[3D code data]
-.-.-

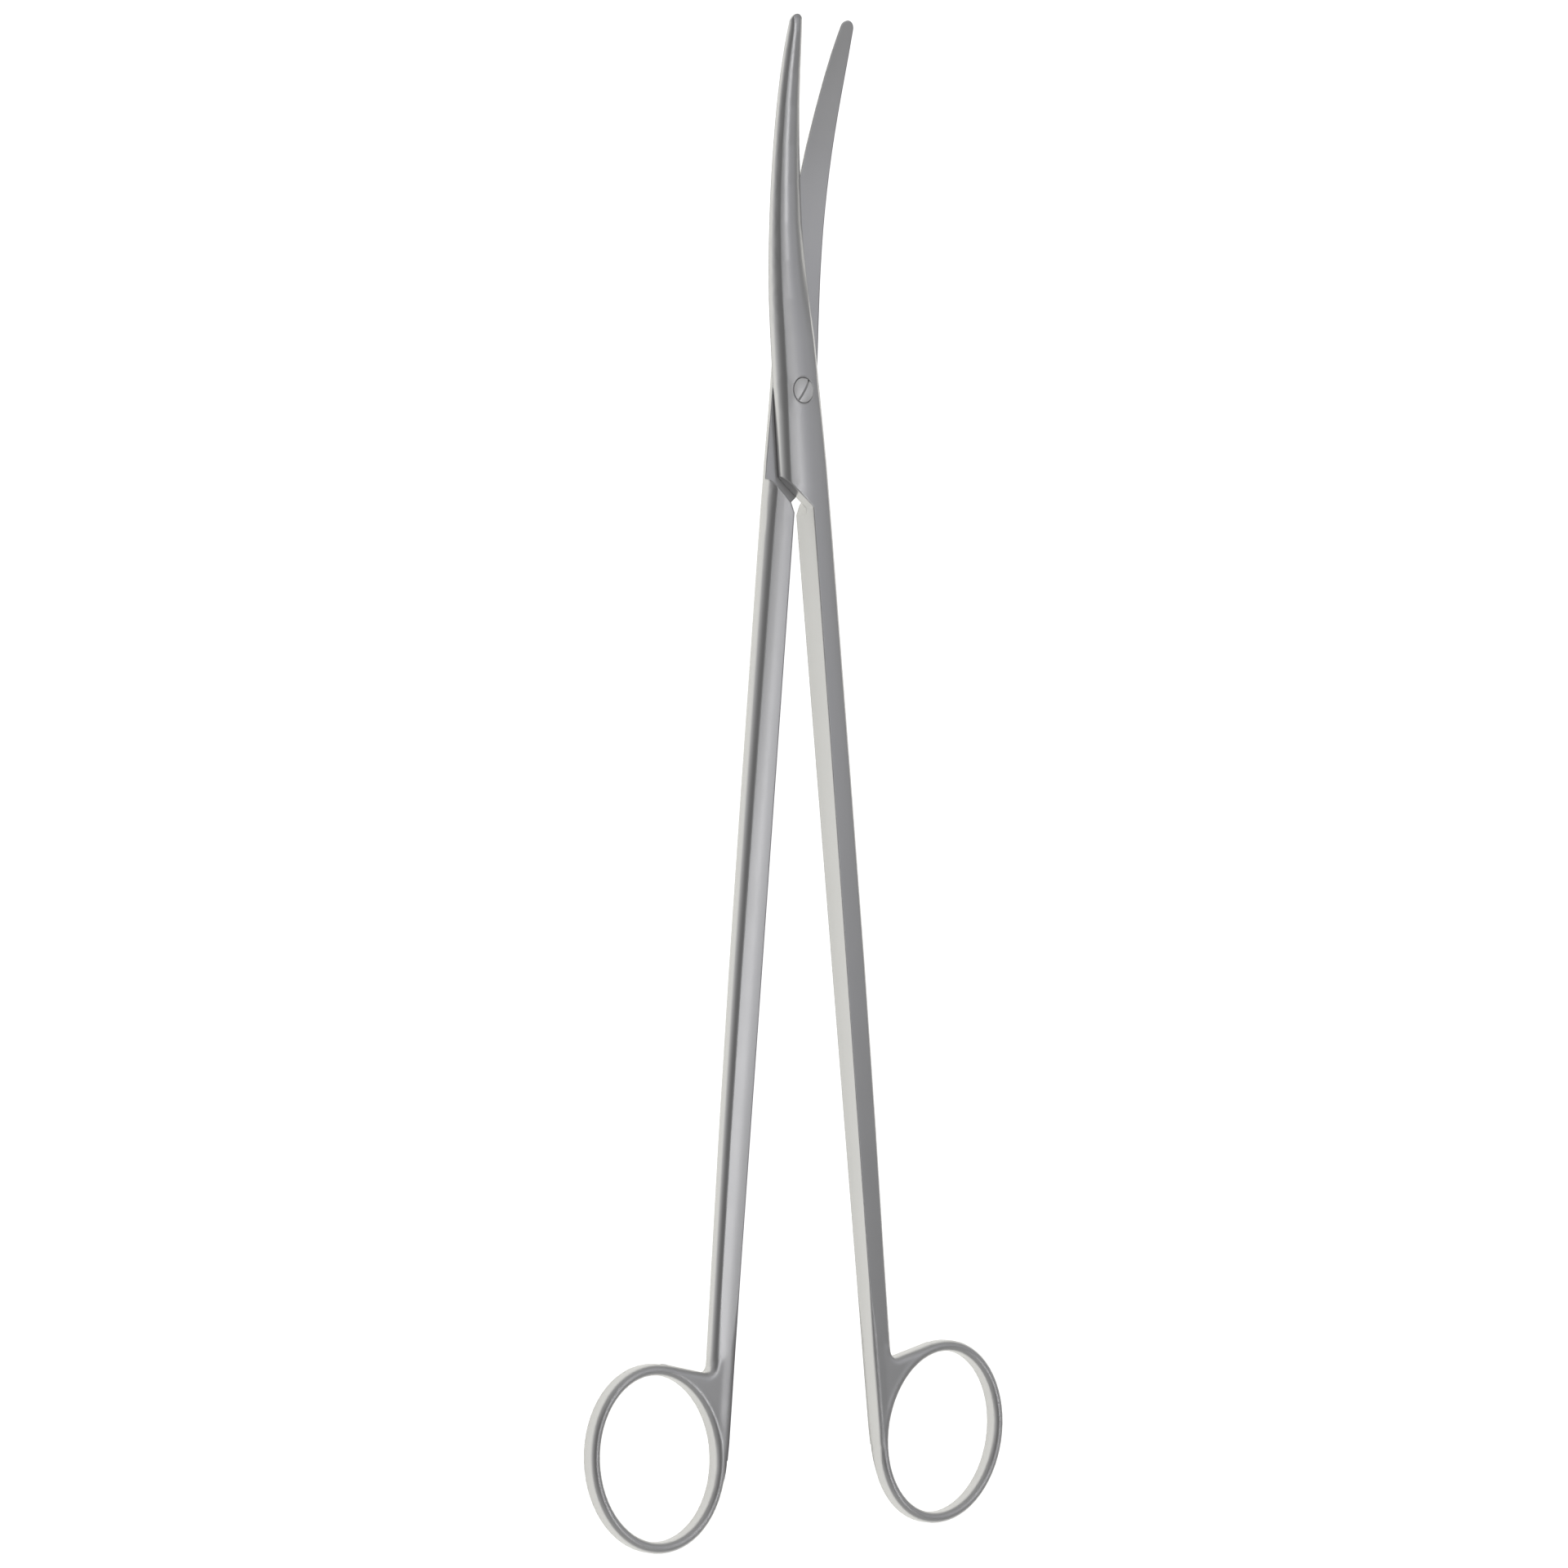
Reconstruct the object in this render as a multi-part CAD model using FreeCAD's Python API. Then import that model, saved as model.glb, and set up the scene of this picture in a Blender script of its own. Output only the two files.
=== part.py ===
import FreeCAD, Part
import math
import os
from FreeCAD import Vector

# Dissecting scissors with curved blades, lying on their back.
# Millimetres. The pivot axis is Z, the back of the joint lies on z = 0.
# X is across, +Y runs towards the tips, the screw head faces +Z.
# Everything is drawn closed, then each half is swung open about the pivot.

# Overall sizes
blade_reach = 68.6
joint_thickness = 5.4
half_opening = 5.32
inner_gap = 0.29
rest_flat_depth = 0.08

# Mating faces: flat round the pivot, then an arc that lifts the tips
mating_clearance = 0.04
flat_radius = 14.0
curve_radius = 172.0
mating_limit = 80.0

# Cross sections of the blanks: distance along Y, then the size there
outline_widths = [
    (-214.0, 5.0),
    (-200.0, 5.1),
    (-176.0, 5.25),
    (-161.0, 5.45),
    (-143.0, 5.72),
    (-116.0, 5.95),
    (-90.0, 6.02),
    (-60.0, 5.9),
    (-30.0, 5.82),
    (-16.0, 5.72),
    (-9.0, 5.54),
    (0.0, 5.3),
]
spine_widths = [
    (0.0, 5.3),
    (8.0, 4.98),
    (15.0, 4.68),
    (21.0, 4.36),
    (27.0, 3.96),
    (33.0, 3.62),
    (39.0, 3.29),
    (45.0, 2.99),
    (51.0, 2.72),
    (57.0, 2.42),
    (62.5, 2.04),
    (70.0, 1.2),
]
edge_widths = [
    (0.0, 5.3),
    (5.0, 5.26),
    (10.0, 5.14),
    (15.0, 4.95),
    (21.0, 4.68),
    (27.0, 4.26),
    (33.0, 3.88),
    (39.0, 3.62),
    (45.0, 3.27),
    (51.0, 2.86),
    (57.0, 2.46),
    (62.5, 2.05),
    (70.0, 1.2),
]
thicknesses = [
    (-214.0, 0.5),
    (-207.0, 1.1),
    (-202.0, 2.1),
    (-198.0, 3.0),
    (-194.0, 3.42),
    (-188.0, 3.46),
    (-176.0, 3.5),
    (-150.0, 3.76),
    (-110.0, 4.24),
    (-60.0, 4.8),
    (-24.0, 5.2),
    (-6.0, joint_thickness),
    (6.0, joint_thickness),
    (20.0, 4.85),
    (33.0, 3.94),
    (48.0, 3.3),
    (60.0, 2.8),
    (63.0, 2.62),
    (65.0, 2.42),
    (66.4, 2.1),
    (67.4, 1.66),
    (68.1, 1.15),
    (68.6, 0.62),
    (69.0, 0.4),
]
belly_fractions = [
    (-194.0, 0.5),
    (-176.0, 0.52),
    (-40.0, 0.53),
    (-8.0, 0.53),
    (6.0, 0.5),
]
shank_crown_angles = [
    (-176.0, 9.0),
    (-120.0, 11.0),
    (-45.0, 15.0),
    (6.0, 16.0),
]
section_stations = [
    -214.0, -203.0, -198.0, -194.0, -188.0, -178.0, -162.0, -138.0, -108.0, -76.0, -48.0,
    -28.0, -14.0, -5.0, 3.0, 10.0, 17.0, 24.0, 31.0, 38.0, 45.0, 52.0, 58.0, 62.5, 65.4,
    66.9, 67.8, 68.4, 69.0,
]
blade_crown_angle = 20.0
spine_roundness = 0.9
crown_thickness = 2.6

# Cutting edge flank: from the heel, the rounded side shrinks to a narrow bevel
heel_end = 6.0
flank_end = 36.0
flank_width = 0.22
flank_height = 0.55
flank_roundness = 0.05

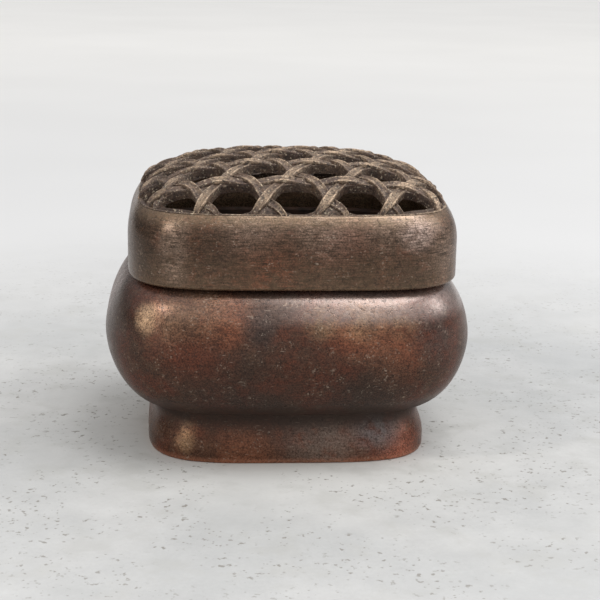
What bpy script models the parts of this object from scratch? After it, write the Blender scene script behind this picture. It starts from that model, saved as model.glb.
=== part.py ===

-.-.-

AIM OF THE TASK
From the records above, extract every entry exactly as given.

REPLY
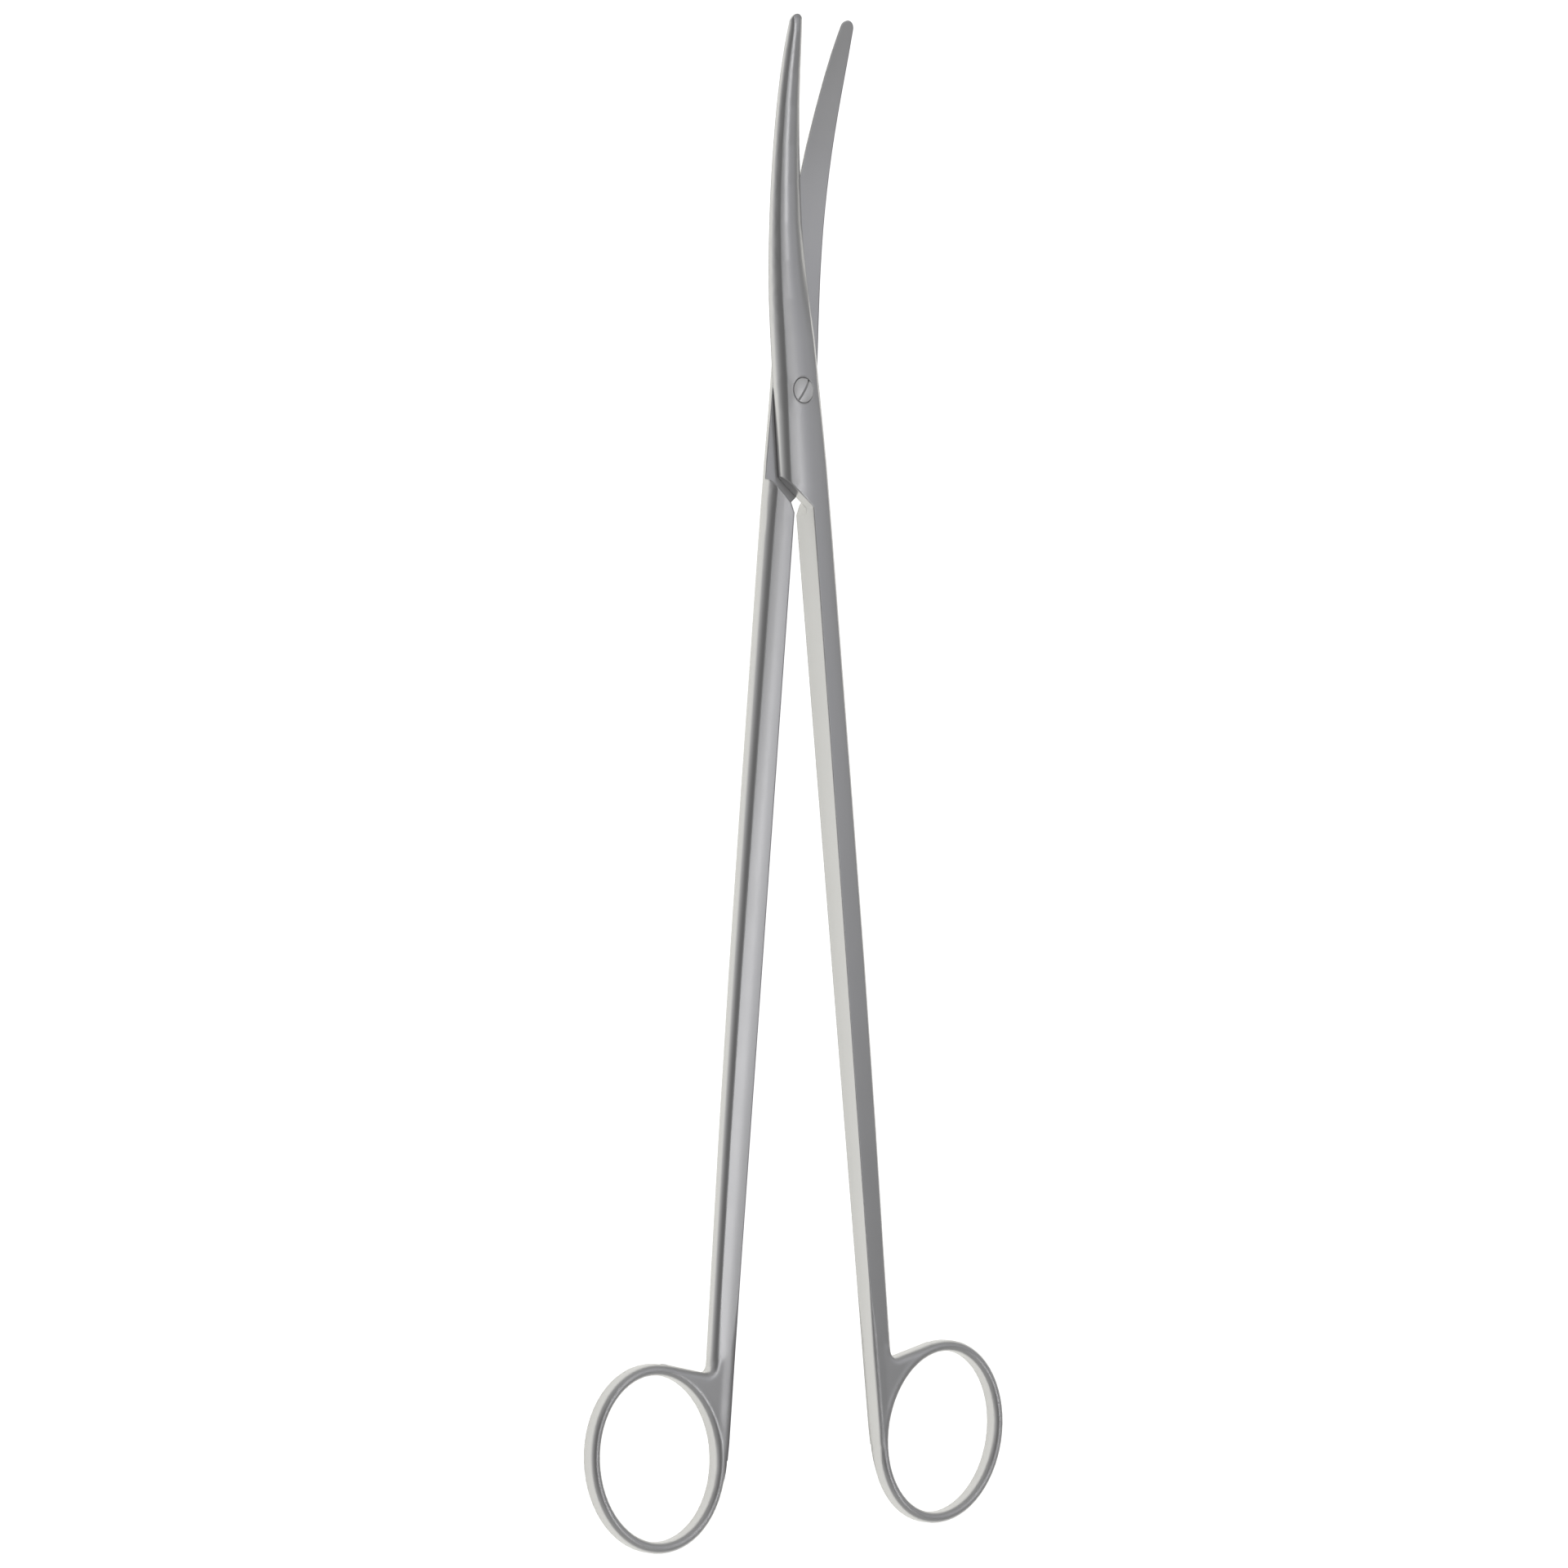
Reconstruct the object in this render as a multi-part CAD model using FreeCAD's Python API. Then import that model, saved as model.glb, and set up the scene of this picture in a Blender script of its own. Output only the two files.
=== part.py ===
import FreeCAD, Part
import math
import os
from FreeCAD import Vector

# Dissecting scissors with curved blades, lying on their back.
# Millimetres. The pivot axis is Z, the back of the joint lies on z = 0.
# X is across, +Y runs towards the tips, the screw head faces +Z.
# Everything is drawn closed, then each half is swung open about the pivot.

# Overall sizes
blade_reach = 68.6
joint_thickness = 5.4
half_opening = 5.32
inner_gap = 0.29
rest_flat_depth = 0.08

# Mating faces: flat round the pivot, then an arc that lifts the tips
mating_clearance = 0.04
flat_radius = 14.0
curve_radius = 172.0
mating_limit = 80.0

# Cross sections of the blanks: distance along Y, then the size there
outline_widths = [
    (-214.0, 5.0),
    (-200.0, 5.1),
    (-176.0, 5.25),
    (-161.0, 5.45),
    (-143.0, 5.72),
    (-116.0, 5.95),
    (-90.0, 6.02),
    (-60.0, 5.9),
    (-30.0, 5.82),
    (-16.0, 5.72),
    (-9.0, 5.54),
    (0.0, 5.3),
]
spine_widths = [
    (0.0, 5.3),
    (8.0, 4.98),
    (15.0, 4.68),
    (21.0, 4.36),
    (27.0, 3.96),
    (33.0, 3.62),
    (39.0, 3.29),
    (45.0, 2.99),
    (51.0, 2.72),
    (57.0, 2.42),
    (62.5, 2.04),
    (70.0, 1.2),
]
edge_widths = [
    (0.0, 5.3),
    (5.0, 5.26),
    (10.0, 5.14),
    (15.0, 4.95),
    (21.0, 4.68),
    (27.0, 4.26),
    (33.0, 3.88),
    (39.0, 3.62),
    (45.0, 3.27),
    (51.0, 2.86),
    (57.0, 2.46),
    (62.5, 2.05),
    (70.0, 1.2),
]
thicknesses = [
    (-214.0, 0.5),
    (-207.0, 1.1),
    (-202.0, 2.1),
    (-198.0, 3.0),
    (-194.0, 3.42),
    (-188.0, 3.46),
    (-176.0, 3.5),
    (-150.0, 3.76),
    (-110.0, 4.24),
    (-60.0, 4.8),
    (-24.0, 5.2),
    (-6.0, joint_thickness),
    (6.0, joint_thickness),
    (20.0, 4.85),
    (33.0, 3.94),
    (48.0, 3.3),
    (60.0, 2.8),
    (63.0, 2.62),
    (65.0, 2.42),
    (66.4, 2.1),
    (67.4, 1.66),
    (68.1, 1.15),
    (68.6, 0.62),
    (69.0, 0.4),
]
belly_fractions = [
    (-194.0, 0.5),
    (-176.0, 0.52),
    (-40.0, 0.53),
    (-8.0, 0.53),
    (6.0, 0.5),
]
shank_crown_angles = [
    (-176.0, 9.0),
    (-120.0, 11.0),
    (-45.0, 15.0),
    (6.0, 16.0),
]
section_stations = [
    -214.0, -203.0, -198.0, -194.0, -188.0, -178.0, -162.0, -138.0, -108.0, -76.0, -48.0,
    -28.0, -14.0, -5.0, 3.0, 10.0, 17.0, 24.0, 31.0, 38.0, 45.0, 52.0, 58.0, 62.5, 65.4,
    66.9, 67.8, 68.4, 69.0,
]
blade_crown_angle = 20.0
spine_roundness = 0.9
crown_thickness = 2.6

# Cutting edge flank: from the heel, the rounded side shrinks to a narrow bevel
heel_end = 6.0
flank_end = 36.0
flank_width = 0.22
flank_height = 0.55
flank_roundness = 0.05

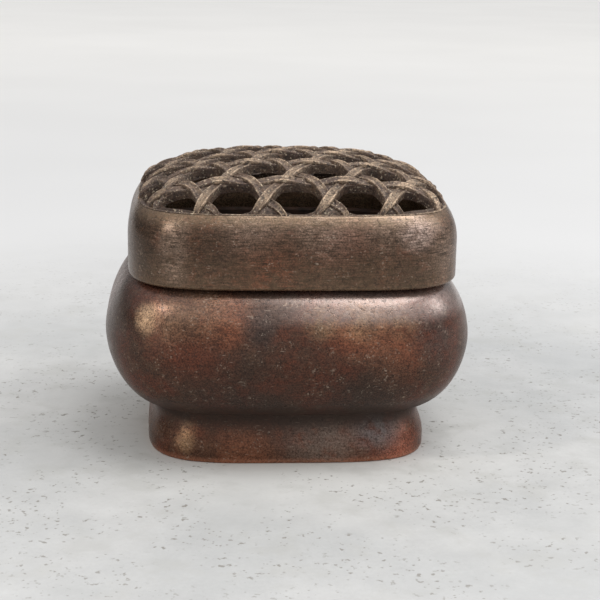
What bpy script models the parts of this object from scratch? After it, write the Blender scene script behind this picture. It starts from that model, saved as model.glb.
=== part.py ===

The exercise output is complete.